:: REQUIRED WORK ::
Each line that holds the word "object" counts once; report the total and nothing else.

:: DATASET ::
(begin)
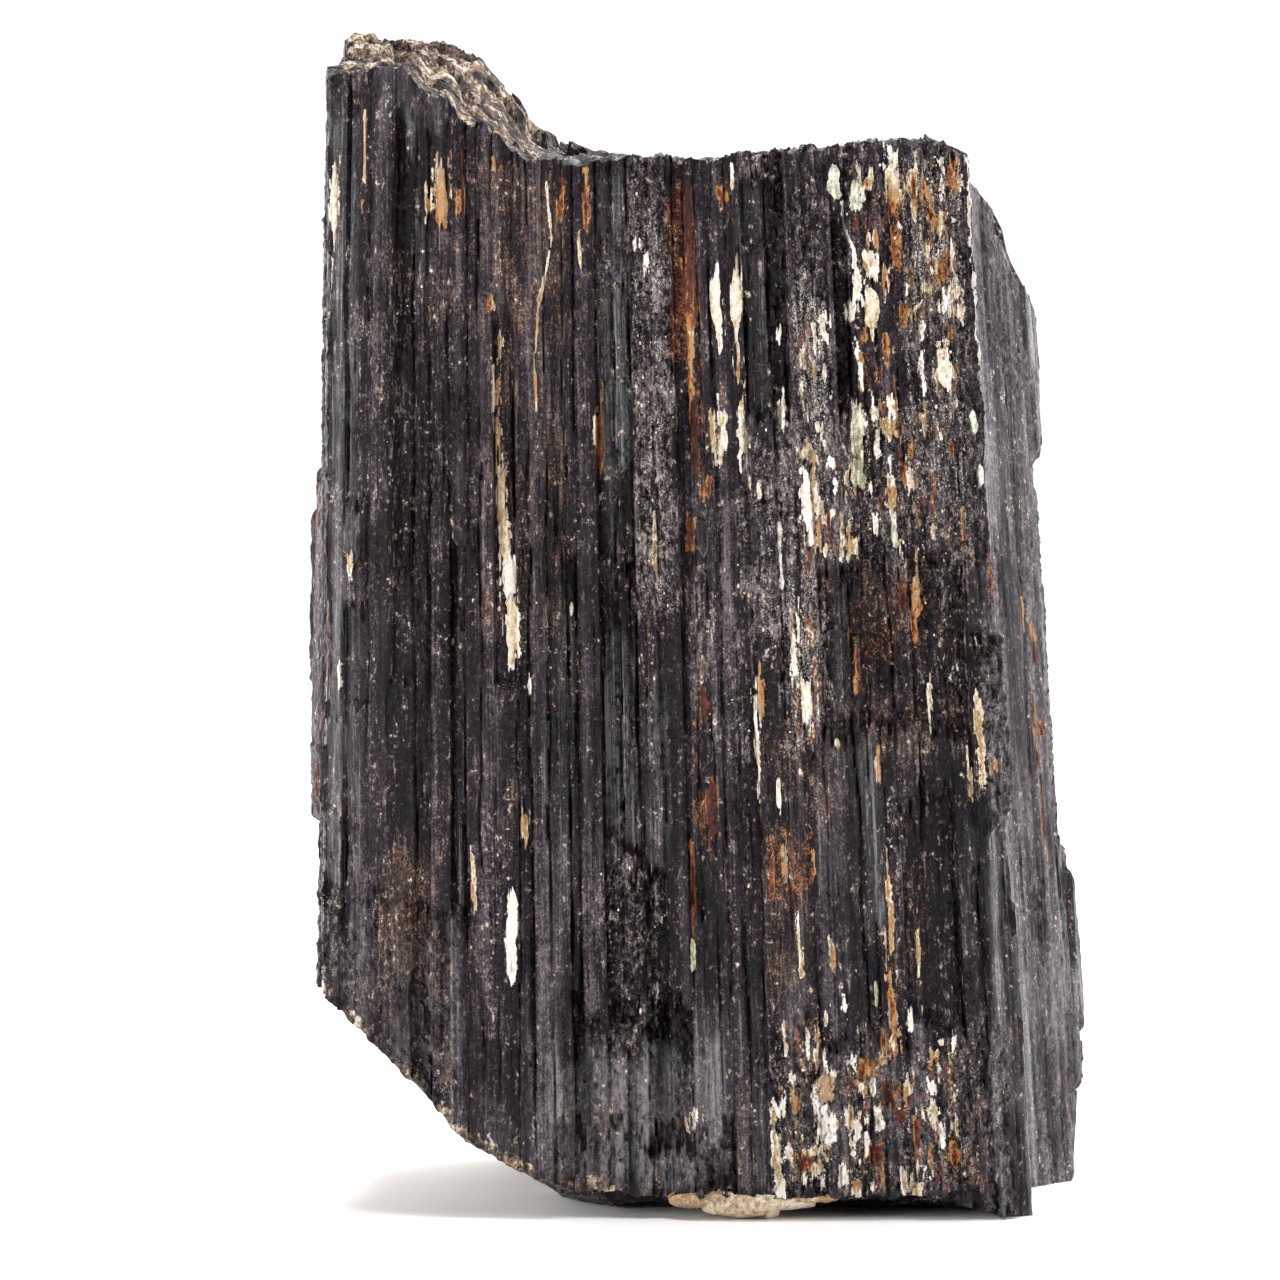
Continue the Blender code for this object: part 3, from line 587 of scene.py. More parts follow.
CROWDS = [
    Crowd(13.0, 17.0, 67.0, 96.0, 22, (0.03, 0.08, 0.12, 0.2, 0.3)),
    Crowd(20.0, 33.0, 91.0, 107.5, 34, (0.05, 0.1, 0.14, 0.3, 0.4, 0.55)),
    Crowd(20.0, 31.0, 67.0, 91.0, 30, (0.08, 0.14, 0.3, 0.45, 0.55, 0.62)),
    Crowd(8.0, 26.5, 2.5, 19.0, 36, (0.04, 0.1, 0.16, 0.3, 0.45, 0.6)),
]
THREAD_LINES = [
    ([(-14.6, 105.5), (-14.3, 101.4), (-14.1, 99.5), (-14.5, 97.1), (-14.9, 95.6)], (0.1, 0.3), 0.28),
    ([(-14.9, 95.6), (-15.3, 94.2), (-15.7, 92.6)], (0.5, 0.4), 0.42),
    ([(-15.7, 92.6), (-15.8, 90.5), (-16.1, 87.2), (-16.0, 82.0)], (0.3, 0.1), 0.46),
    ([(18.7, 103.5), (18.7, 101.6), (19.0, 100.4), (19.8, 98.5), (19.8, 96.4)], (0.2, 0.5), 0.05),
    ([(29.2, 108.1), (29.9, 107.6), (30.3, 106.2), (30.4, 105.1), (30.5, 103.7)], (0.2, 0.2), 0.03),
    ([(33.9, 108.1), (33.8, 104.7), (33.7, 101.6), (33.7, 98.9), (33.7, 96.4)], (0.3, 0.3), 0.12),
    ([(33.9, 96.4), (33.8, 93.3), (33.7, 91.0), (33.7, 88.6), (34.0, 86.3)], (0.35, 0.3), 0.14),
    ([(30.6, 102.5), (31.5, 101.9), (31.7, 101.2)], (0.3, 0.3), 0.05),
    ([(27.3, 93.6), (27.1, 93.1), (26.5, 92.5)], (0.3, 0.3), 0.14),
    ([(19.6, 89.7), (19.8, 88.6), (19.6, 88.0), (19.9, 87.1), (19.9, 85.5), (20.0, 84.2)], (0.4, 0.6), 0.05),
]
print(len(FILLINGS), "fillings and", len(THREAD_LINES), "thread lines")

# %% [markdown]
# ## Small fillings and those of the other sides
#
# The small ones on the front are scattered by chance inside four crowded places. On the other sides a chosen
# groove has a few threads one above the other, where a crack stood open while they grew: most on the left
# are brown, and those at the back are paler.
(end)
(begin)
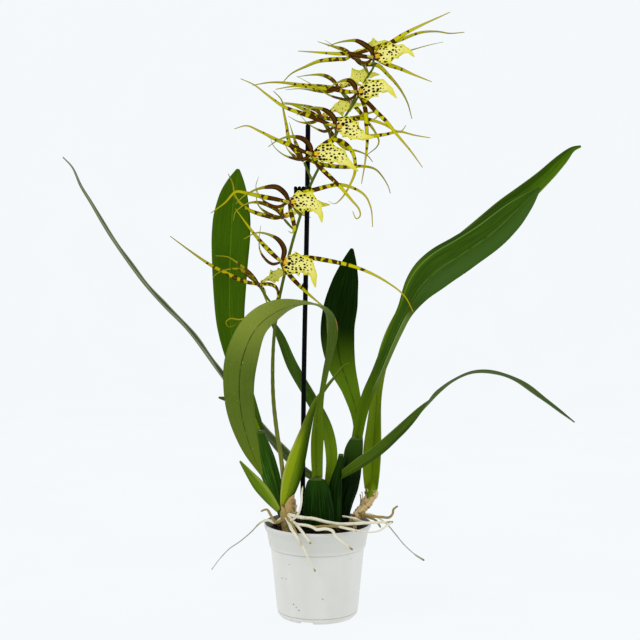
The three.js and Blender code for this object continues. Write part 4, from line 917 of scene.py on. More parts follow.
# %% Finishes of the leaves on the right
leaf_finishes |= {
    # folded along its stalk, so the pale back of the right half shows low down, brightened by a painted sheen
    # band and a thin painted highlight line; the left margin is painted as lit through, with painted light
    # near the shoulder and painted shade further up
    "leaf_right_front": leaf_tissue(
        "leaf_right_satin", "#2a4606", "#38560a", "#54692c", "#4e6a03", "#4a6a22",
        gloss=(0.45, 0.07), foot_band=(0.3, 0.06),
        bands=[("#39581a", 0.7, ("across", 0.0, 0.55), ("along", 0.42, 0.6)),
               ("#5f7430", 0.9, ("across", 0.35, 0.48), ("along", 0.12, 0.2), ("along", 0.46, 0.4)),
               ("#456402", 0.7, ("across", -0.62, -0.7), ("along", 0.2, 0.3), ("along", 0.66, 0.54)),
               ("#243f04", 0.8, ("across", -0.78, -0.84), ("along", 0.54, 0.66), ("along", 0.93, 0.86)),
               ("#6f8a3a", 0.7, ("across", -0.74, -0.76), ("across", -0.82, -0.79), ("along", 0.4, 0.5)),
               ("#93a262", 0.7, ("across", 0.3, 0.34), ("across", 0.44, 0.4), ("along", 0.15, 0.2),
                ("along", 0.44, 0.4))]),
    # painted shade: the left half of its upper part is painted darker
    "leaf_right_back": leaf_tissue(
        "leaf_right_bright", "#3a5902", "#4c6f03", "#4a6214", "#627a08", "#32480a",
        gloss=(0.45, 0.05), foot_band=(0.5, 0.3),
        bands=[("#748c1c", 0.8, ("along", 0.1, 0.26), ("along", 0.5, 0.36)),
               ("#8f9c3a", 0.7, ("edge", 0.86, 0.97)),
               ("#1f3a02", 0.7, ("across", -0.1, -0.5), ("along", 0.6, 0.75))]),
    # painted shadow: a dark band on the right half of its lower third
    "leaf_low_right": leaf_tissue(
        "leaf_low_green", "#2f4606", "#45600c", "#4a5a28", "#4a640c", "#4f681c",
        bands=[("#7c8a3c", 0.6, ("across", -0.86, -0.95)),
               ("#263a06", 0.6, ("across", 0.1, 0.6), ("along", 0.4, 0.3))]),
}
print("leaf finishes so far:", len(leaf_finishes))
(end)
(begin)
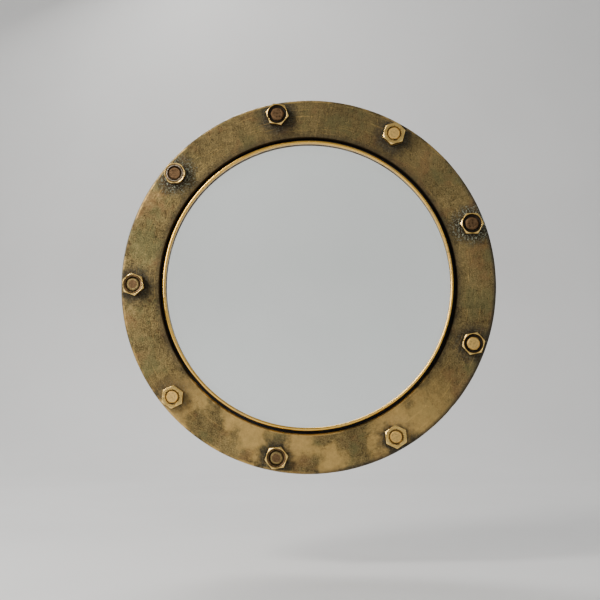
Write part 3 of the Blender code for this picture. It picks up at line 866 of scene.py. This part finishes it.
(end)
:: RESULT BELOW ::
2